Search code examples
google-cloud-platformcloudgoogle-cloud-build

Google cloud build adding GPU at build time


I've been trying to add a GPU support at build time (for compiling flash attention for example) in Google cloud build but I encounter some issues. (Also discussed here : How do I attach a GPU to a Google Cloud build?)

Explanations

The idea was to create a new builder by following the instructions in this repo https://github.com/GoogleCloudPlatform/cloud-builders-community/tree/master/remote-builder.
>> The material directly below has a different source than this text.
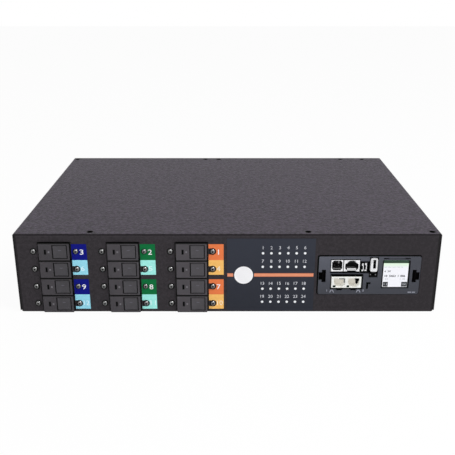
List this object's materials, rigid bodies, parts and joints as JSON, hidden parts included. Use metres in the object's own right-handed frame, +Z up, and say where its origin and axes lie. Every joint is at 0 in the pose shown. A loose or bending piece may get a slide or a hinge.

I've started by building a gpu builder :

steps:
- name: 'gcr.io/cloud-builders/docker'
  env: 
  - ZONE=us-east5-b
  args: ['build', '-t', 'grc.io/project/builder/gpu-builder:latest', '.']
images:
- 'grc.io/project/buider/gpu-builder:latest'
options:
  machineType: 'E2_HIGHCPU_8'

that I've built using the command :

gcloud builds submit --config=cloudbuild.yaml .

The image is pushed and everything works fine.

The goal was to use this builder and adding the --accelerator argument to enable the GPU as an instance as explained in the remote-builder repo, so I created the following config file :

steps: 
- name: grc.io/project/builder/gpu-builder:latest
  waitFor: ["-"]
  env: 
    - INSTANCE_ARGS=--accelerator=type=nvidia-a100-80gb,count=1
    - USERNAME=cloud-user
    - COMMAND=docker run -v /home/cloud-user/workspace:/workspace ubuntu:16.04 bash -xe /workspace/test-scripts/no-op.sh
options:
  machineType: 'E2_HIGHCPU_8'

PS : let's note that I've tried to change the machine type HOWEVER it's not taken into account.

The problem

Whenever I try to change the machineType (because it's necessary to be in a certain zone to use certain GPUs), It always tries to take the 'n1-standard-1' machine type to build. Basically this is the error :

 - Invalid value for field 'resource.machineType': 'https://compute.googleapis.com/compute/v1/projects/operation-405916/zones/us-east5-b/machineTypes/n1-standard-1'. Machine type with name 'n1-standard-1' does not exist in zone 'us-east5-b'.

When I try to use an instance in a zone where I have the n1-standard-1 I get the following error :

ERROR: (gcloud.compute.instances.create) Could not fetch resource:
 - [n1-standard-1, nvidia-a100-80gb] features are not compatible for creating instance.

(And of course, I verified that the A100 is available at the chosen zone)

[UPDATE] So it works with the answer of putting the machine type with the INSTANCE_ARGS, however the technique doesn't work either :

+ gcloud compute instances create --accelerator=type=nvidia-a100-80gb,count=1 --machine-type a2-ultragpu-1g builder-9821e1c9-58f1-4829-badb-4cf5a3e69a1f --metadata block-project-ssh-keys=TRUE --metadata-from-file ssh-keys=ssh-keys
ERROR: (gcloud.compute.instances.create) Could not fetch resource:
 - Instances with guest accelerators do not support live migration.
ERROR

[UPDATE OF THE UPDATE]

Adding --maintenance-policy terminate into the INSTANCE_ARGS might resolve the issue.

Questions

=> What might be the issue ? I've tried changing the with --machine-type argument but also by adding options in the config file.

=> Is there any other way to use Cloud build with a GPU ?


Solution

  • You must specify your machine type in the INSTANCE_ARGS, like that

    steps: 
    - name: grc.io/project/builder/gpu-builder:latest
      waitFor: ["-"]
      env: 
        - INSTANCE_ARGS=--accelerator=type=nvidia-a100-80gb,count=1 --machine-type e2-highcpu-8
        - USERNAME=cloud-user
        - COMMAND=docker run -v /home/cloud-user/workspace:/workspace ubuntu:16.04 bash -xe /workspace/test-scripts/no-op.sh
    

    The option section is made for the Cloud Build machine, not for the remote builder.